Could you make pictures that have some kind of "inside" feel to them, like the viewer is part of the visual "equation".....and would this be similar to the feel we have about our "inner pictures", the ones that we see in our mind's eye, ...when we remember something or when we think of something that "has image" with our thoughts...?

Do you see inner images?

Added on by sabine kussmaul.

Can you tell me something about the "inner images" that you have, the ones that you see in front of your mind's eye....

Do you have fixed images for memories of people or places? - Do you have images that you generate on a daily basis, that move along with you and change whilst you go along in your days? - Is there blurredness/out-of-focus? - Sound? - Do they move?

I asked these questions to a group of people within a facebook group message. Not many people replied but those who did sent in most amazing short pieces of text. They revealed the most individual worlds (without being intimate) some rich and some less rich with images and/or visualised words, but all driven by an emotional dynamic that gave the ultimate meaning to the symbols in word or image form. Fascinating. I might make this part of a future project. 

Norse narrations and a way with the truth...

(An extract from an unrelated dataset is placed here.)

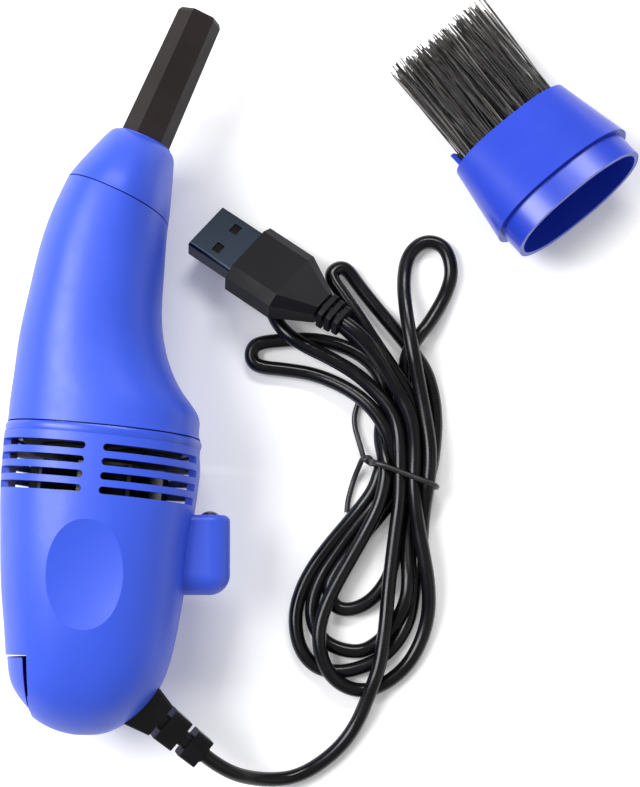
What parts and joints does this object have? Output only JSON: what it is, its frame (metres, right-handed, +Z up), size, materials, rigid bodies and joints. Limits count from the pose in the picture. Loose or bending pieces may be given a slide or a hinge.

Added on by sabine kussmaul.

I came across a book that explains how old Norse narrations deal with the truth,....They are trying to describe "the real event", but, there is lots of controversial informations, gaps, and different authors and storytellers create different versions of the story...Some narrators even fill in with their own imagined detail where it might have always been there in the first place....
This makes me wonder how I could relate image fragments to each other....in a picture. How to create pictures if the relationships of the images that are part of it are related in that kind of way? And are there contemporary contexts where narration in that kind of way would make sense?

So I went and took two pictures, random ones, kind of, and brought them "in contact" with each other, as today's challenge...to see how I react to it.....and "feel the gap between them..."


Why does this seem visually attractive?

Added on by sabine kussmaul.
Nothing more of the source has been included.